When I see a text and I know three hours ago, my boy walked out of my home peacefully into rehab. And I’m thinking three hours later, if we had waited till Saturday, instead of Friday, what might have happened? And it could be nothing. It could be, he could have said, no, I’m not going to do it, but I don’t want to leave things like that to chance.

I have a friend right now who brought to me, a decision he had to make about partnerships in business. And he had a partnership that was absolutely the wrong partnership. It was a dishonest partnership. It was a partnership rooted in fraud and theft and embezzlement. And it was getting to the point where he had discovered it and to the point where he was afraid for his wife and his kids’ life. And so the decision was, what do I do right now? I’ve got a partner and if he knows that I’m onto him and he knows that I’m going to press charges and he knows I’m going to send the cops, what might happen to my family? And he got really clear really quickly that the longer he let this go on, the harder it was going to be to do, and he would lose more and more money. And then the other part of it was, if I do it the right way, then maybe he’ll be in jail and maybe my family will be safe and maybe we can start breathing a little bit easier at night.

And so, again, I am not the decision making whisperer. I can just tell you from my own experience, I’ve made a lot of bad decisions.

Involve People You Trust in Your Decisions

I’ve made a lot of really great decisions and these three things work for me, and I hope they work for you. But I just want you to know, I’ll add one more thing. On the really big decisions in business, I involve the minds of three other people that I trust, not three people I think might give me the answer I’m looking for. But three people that I trust that will give me the right information and help me make wise choices.

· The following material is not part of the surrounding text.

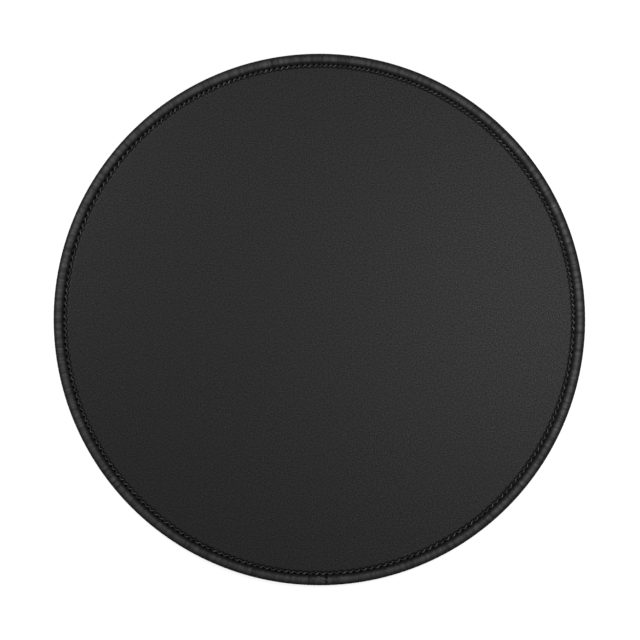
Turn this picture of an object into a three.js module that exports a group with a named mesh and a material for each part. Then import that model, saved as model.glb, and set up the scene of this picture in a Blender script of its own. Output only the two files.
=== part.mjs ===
// A round cloth mouse pad with an overlocked edge.
// Millimetres, +Z up. The origin is the centre of the underside, and +Y points away from the user.
// Four bonded sheets are cut to one disc, and three threads bind its edge: a needle thread that
// zigzags round the seam, and two looper threads that cover the rim from above and from below.
import * as THREE from "three";

// Driving sizes of the bonded sheets.
const PAD_DIAMETER = 220;
const CLOTH_THICKNESS = 0.4;
const FILM_THICKNESS = 0.1;
const SPONGE_THICKNESS = 2;
const GRIP_THICKNESS = 0.5;

// Driving sizes of the overlock stitching.
const STITCH_LENGTH = 2.46;
const STITCH_BITE = 5;
const STITCH_SWING = 0.7;
const STITCH_LIFT = 0.3;
const NEEDLE_THREAD_DIAMETER = 0.5;
const UPPER_COVER_RISE = 0.2;
const LOWER_COVER_LIFT = 0.05;
const FOOT_THICKNESS = 0.12;
const FOOT_CLEARANCE = 0.2;
const RIM_COVER = 0.9;
const RIB_DEPTH = 0.16;
const FOOT_SCALLOP = 0.14;
const INTERLOCK_DEPTH = 0.25;
const LIP_WIDTH = 0.6;
const GROOVE_MARGIN = 0.12;
const THREAD_CLEARANCE = 0.05;

// The share of their thickness that the bonded sheets keep in the seam, where they swell again
// beyond it, and at their cut edge.
const SEAM_SHARE = 0.5;
const SWELL_SHARE = 0.74;
const CUT_SHARE = 0.62;

// Where the sheets swell most, as a share of the looper cover's width counted from the rim.
const SWELL_PLACE_SHARE = 0.64;

// The two shoulders of a looper cover: each one's place, as a share of the cover's width counted
// from the rim, and its height, as a share of the crest's.
const SHOULDER_SHARES = [
  { place: 0.66, height: 1 },
  { place: 0.2, height: 0.82 },
];

const rimRadius = PAD_DIAMETER / 2;
const padThickness = GRIP_THICKNESS + SPONGE_THICKNESS + FILM_THICKNESS + CLOTH_THICKNESS;
const middle = padThickness / 2;

const seamRadius = rimRadius - STITCH_BITE;
const cutRadius = rimRadius - RIM_COVER;

// The sheets are drawn with one side for every four stitches, so that all polygons line up.
const STITCHES_PER_SIDE = 4;
const SECTIONS_PER_STITCH = 2;
const sides = Math.round((Math.PI * 2 * seamRadius) / (STITCH_LENGTH * STITCHES_PER_SIDE));
const stitches = sides * STITCHES_PER_SIDE;
const sections = stitches * SECTIONS_PER_STITCH;
const sectionsPerSide = sections / sides;

// A zigzag thread lies slanted, so its cut across the radius is a little wider than the thread.
const strideAngle = Math.atan2(STITCH_SWING, (Math.PI * 2 * seamRadius) / sections);
const needleHalfHeight = NEEDLE_THREAD_DIAMETER / 2;
const needleHalfWidth = needleHalfHeight / Math.cos(strideAngle);
const needleReach = STITCH_SWING / 2 + needleHalfWidth;
const grooveRadius = seamRadius - needleReach - GROOVE_MARGIN;
const lipRadius = grooveRadius - LIP_WIDTH;
const footRadius = seamRadius + needleReach + FOOT_CLEARANCE;
const coverWidth = rimRadius - footRadius;
const swellRadius = rimRadius - coverWidth * SWELL_PLACE_SHARE;

// Where the straight line from the groove up to the swell passes under the foot of the cover.
const footShare = THREE.MathUtils.mapLinear(footRadius, grooveRadius, swellRadius, SEAM_SHARE, SWELL_SHARE);

function material(color, roughness) {
  return new THREE.MeshStandardMaterial({ color, roughness, metalness: 0 });
}
const clothBlack = material(0x303030, 0.85);
const filmGrey = material(0x8c8c86, 0.45);
const spongeBlack = material(0x1b1b1b, 0.95);
const gripBlack = material(0x181818, 0.8);
const needleBlack = material(0x3c3c3c, 0.7);
const looperBlack = material(0x343434, 0.75);

function named(name, geometry, finish) {
  const mesh = new THREE.Mesh(geometry, finish);
  mesh.name = name;
  return mesh;
}

// Collects the corners and triangles of one closed surface.
class Surface {
  positions = [];
  faces = [];

  corner(x, y, z) {
    this.positions.push(x, y, z);
    return this.positions.length / 3 - 1;
  }

  triangle(a, b, c) {
    this.faces.push(a, b, c);
  }

  geometry() {
    const geometry = new THREE.BufferGeometry();
    geometry.setAttribute("position", new THREE.Float32BufferAttribute(this.positions, 3));
    geometry.setIndex(this.faces);
    geometry.computeVertexNormals();
    return geometry;
  }
}

// A level between two sheets, from the middle of the pad to its cut edge. The stitches pull every
// level towards the middle plane, so the sheets dip together into the seam, and they swell again
// under the looper threads.
function level(height) {
  const squeezed = (share) => middle + (height - middle) * share;
  return [
    new THREE.Vector2(0, height),
    new THREE.Vector2(lipRadius, height),
    new THREE.Vector2(grooveRadius, squeezed(SEAM_SHARE)),
    new THREE.Vector2(swellRadius, squeezed(SWELL_SHARE)),
    new THREE.Vector2(cutRadius, squeezed(CUT_SHARE)),
  ];
}

// One bonded sheet, turned from the level below it and the level above it.
function sheet(name, bottom, top, finish) {
  const profile = [...level(bottom), ...level(top).reverse()];
  const geometry = new THREE.LatheGeometry(profile, sides).rotateX(Math.PI / 2);
  return named(name, geometry, finish);
}

// The angle of a stitch section. Section 0 is at -Y, where the stitching starts and ends.
const sectionAngle = (section) => (section / sections) * Math.PI * 2 - Math.PI / 2;

// Places (radius, height) on a section.
function onSection({ x: radius, y: height }, section) {
  const angle = sectionAngle(section);
  return [radius * Math.cos(angle), radius * Math.sin(angle), height];
}

// Looper cover. Its heights are counted from the middle plane of the pad.

// The outer line on one section, as (radius, height), from the foot beside the seam, over the two
// shoulders and down to the rim. A rib is one loop of thread.
function coverOutside(crestHeight, onRib) {
  const depth = onRib ? 0 : RIB_DEPTH;
  const scallop = onRib ? 0 : FOOT_SCALLOP;
  // The loops of the two covers pass between each other along the rim.
  const reach = onRib ? -INTERLOCK_DEPTH : INTERLOCK_DEPTH;
  const footHeight = middle * footShare + THREAD_CLEARANCE + FOOT_THICKNESS;
  return [
    new THREE.Vector2(footRadius + scallop, footHeight),
    ...SHOULDER_SHARES.map(({ place, height }) => {
      return new THREE.Vector2(rimRadius - coverWidth * place, crestHeight * height - depth);
    }),
    new THREE.Vector2(rimRadius, THREAD_CLEARANCE / 2 + reach),
  ];
}

// The inner line, which lies on the squeezed sheets and goes round their cut edge.
function coverInside() {
  const edgeRadius = cutRadius + THREAD_CLEARANCE;
  return [
    new THREE.Vector2(footRadius, middle * footShare + THREAD_CLEARANCE),
    new THREE.Vector2(swellRadius, middle * SWELL_SHARE + THREAD_CLEARANCE),
    new THREE.Vector2(edgeRadius, middle * CUT_SHARE + THREAD_CLEARANCE),
    new THREE.Vector2(edgeRadius, THREAD_CLEARANCE / 2),
  ];
}

// A closed ring of thread. The outside has every section, and the inside one line for each side.
function coverGeometry(crestHeight, ribPhase) {
  const surface = new Surface();
  const line = (points, section) => points.map((point) => surface.corner(...onSection(point, section)));
  const outside = [];
  const inside = [];
  for (let s = 0; s < sections; s++) {
    outside.push(line(coverOutside(crestHeight, (s + ribPhase) % SECTIONS_PER_STITCH === 0), s));
  }
  for (let k = 0; k < sides; k++) inside.push(line(coverInside(), k * sectionsPerSide));

  outside.forEach((here, s) => {
    const next = outside[(s + 1) % sections];
    for (let p = 0; p < here.length - 1; p++) {
      surface.triangle(here[p], next[p + 1], next[p]);
      surface.triangle(here[p], here[p + 1], next[p + 1]);
    }
  });
  inside.forEach((here, k) => {
    const next = inside[(k + 1) % sides];
    for (let p = 0; p < here.length - 1; p++) {
      surface.triangle(here[p], next[p], next[p + 1]);
      surface.triangle(here[p], next[p + 1], here[p + 1]);
    }
    // Along the foot and along the rim, two fans join the inside to the outside. They meet half-way.
    const first = k * sectionsPerSide;
    const half = first + sectionsPerSide / 2;
    for (let s = first; s < first + sectionsPerSide; s++) {
      const a = outside[s];
      const b = outside[(s + 1) % sections];
      const apex = s < half ? here : next;
      surface.triangle(apex[0], a[0], b[0]);
      surface.triangle(apex.at(-1), b.at(-1), a.at(-1));
    }
    surface.triangle(here[0], outside[half][0], next[0]);
    surface.triangle(here.at(-1), next.at(-1), outside[half].at(-1));
  });
  return surface.geometry();
}

// The upper cover stands a little above the cloth. The lower one is the same piece upside down,
// half a stitch round, and stops just short of the surface that the pad lies on.
function looperCover(name, crestHeight, upsideDown) {
  const mesh = named(name, coverGeometry(crestHeight, upsideDown ? 1 : 0), looperBlack);
  mesh.position.z = middle;
  if (upsideDown) mesh.scale.z = -1;
  return mesh;
}

// Needle thread

// One unbroken thread with a square section set on edge. It lies on the groove floor at the inner
// turn of each stitch, and the loops draw it up and outwards at the outer turn.
function needleThread(name) {
  const surface = new Surface();
  const corners = 4;
  const floorHeight = middle + middle * SEAM_SHARE + THREAD_CLEARANCE + needleHalfHeight;
  for (let s = 0; s < sections; s++) {
    const outerTurn = s % SECTIONS_PER_STITCH === 0;
    const radius = seamRadius + (outerTurn ? STITCH_SWING : -STITCH_SWING) / 2;
    const height = floorHeight + (outerTurn ? STITCH_LIFT : 0);
    const here = s * corners;
    const next = ((s + 1) % sections) * corners;
    for (let c = 0; c < corners; c++) {
      const turn = (c / corners) * Math.PI * 2;
      const x = radius + needleHalfWidth * Math.cos(turn);
      const y = height + needleHalfHeight * Math.sin(turn);
      surface.corner(...onSection({ x, y }, s));
      const d = (c + 1) % corners;
      surface.triangle(here + c, next + c, next + d);
      surface.triangle(here + c, next + d, here + d);
    }
  }
  return named(name, surface.geometry(), needleBlack);
}

// The assembly, from the table upwards.
const spongeBottom = GRIP_THICKNESS;
const filmBottom = spongeBottom + SPONGE_THICKNESS;
const clothBottom = filmBottom + FILM_THICKNESS;

const mousePad = new THREE.Group();
mousePad.name = "mouse_pad";
mousePad.add(
  sheet("grip_base", 0, spongeBottom, gripBlack),
  sheet("rubber_sponge", spongeBottom, filmBottom, spongeBlack),
  sheet("adhesive_film", filmBottom, clothBottom, filmGrey),
  sheet("top_cloth", clothBottom, padThickness, clothBlack),
  needleThread("needle_thread"),
  looperCover("upper_looper_thread", middle + UPPER_COVER_RISE, false),
  looperCover("lower_looper_thread", middle - LOWER_COVER_LIFT, true),
);

export default mousePad;
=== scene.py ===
# %% [markdown]
# A round cloth mouse pad with an overlocked edge
#
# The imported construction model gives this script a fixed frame: four bonded sheets and three threads, all
# at their real size and in their real place. Each cell dresses or remodels one of those pieces and prints
# what it made. Everything is in metres, +Z is up, and +Y points away from the user.

# %% The frame
import math
import random

import bmesh
import bpy
from mathutils import Matrix, Vector


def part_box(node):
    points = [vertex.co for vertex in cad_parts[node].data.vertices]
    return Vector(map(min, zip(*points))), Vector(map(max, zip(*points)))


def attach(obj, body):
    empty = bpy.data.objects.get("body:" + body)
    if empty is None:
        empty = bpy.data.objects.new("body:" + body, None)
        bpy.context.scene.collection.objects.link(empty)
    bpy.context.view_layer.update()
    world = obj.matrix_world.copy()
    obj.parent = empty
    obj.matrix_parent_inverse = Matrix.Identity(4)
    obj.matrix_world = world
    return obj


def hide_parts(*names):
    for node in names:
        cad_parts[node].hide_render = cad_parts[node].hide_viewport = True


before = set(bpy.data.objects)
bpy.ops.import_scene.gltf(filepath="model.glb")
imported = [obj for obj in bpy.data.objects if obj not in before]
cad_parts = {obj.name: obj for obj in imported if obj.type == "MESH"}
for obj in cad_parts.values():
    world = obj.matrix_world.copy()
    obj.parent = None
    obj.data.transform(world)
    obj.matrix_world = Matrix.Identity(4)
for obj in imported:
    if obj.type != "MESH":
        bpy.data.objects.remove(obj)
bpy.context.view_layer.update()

mm = 0.001

# %% [markdown]
# Measures that every piece shares
#
# The pad is one round part, so nearly everything is said with a radius and a height. The frame gives the
# rim, the seam and the levels between the sheets. The stitches give the angles: the sewing wasn't quite
# even, and counting them in the photograph, an eighth of the round at a time, gives 268 with tighter ones
# at the upper left. Angles are found from a count of stitches, whole at the needle holes and half-way at
# the loops between.

# %% Radii, levels and stitches
TAU = math.tau
rim_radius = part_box("upper_looper_thread")[1].x
needle_low, needle_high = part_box("needle_thread")
seam_radius = (needle_high.x - needle_low.x) / 2
pad_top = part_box("top_cloth")[1].z
band_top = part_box("upper_looper_thread")[1].z
band_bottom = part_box("lower_looper_thread")[0].z
middle = pad_top / 2

OCTANT_STITCHES = (30, 29, 32, 32, 30, 36, 42, 37)  # clockwise from the right-hand side, seen from above
STITCH_UNEVENNESS = 0.05  # a share of one stitch
STITCH_SEED = 7
stitch_count = sum(OCTANT_STITCHES)
stitch_length = TAU * seam_radius / stitch_count

dice = random.Random(STITCH_SEED)


def even_angle(count):
    """The angle after a count of stitches, with each octant's stitches spread evenly over it."""
    for octant, stitches in enumerate(OCTANT_STITCHES):
        if count <= stitches:
            return -(octant + count / stitches) * TAU / len(OCTANT_STITCHES)
        count -= stitches
    return -TAU


hole_angles = [even_angle(i + dice.uniform(-1, 1) * STITCH_UNEVENNESS) for i in range(1, stitch_count)]
hole_angles = [0.0] + hole_angles + [-TAU]


def stitch_angle(count):
    """The angle in radians after any count of stitches, over more than one round too."""
    rounds, count = divmod(count, stitch_count)
    hole = int(count)
    start, end = hole_angles[hole], hole_angles[hole + 1]
    return start + (end - start) * (count - hole) - rounds * TAU


def around(radius, angle, height):
    """The point at a radius and an angle round the pad's centre, at a height."""
    return Vector((radius * math.cos(angle), radius * math.sin(angle), height))


print(f"rim {rim_radius / mm:.2f} mm, seam {seam_radius / mm:.2f} mm")
print(f"{stitch_count} stitches of {stitch_length / mm:.2f} mm")

# %% [markdown]
# Small helpers for finished pieces
#
# A finished piece keeps its object at the origin, with its place in its mesh, and rides on the only body
# there is. Its faces point outwards, and the print says whether any edge was left open. Some pieces are put
# together from several meshes, so a second helper takes one mesh into another. The third is the soft step
# from 0 to 1 that many of the curves below are made with.

# %% Helpers
WELD_DISTANCE = 0.0001 * mm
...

Okay. Make the big decisions early in your life and manage them for your life. Don’t make the big decisions late in life. You won’t have enough time to execute them in the way that they were designed to be executed. And anytime the same problem emerges more two or three or four times, it’s probably time to look to making a different decision about a different direction. And that can be no, that can be yes, or that can be left turns, right turns. But at the end of the day, we are our decision. So let’s get really good at making wise choices. What’s the wise thing to do? And if we follow these three steps I gave you, I think we’re going to be in good shape. All right. Take care.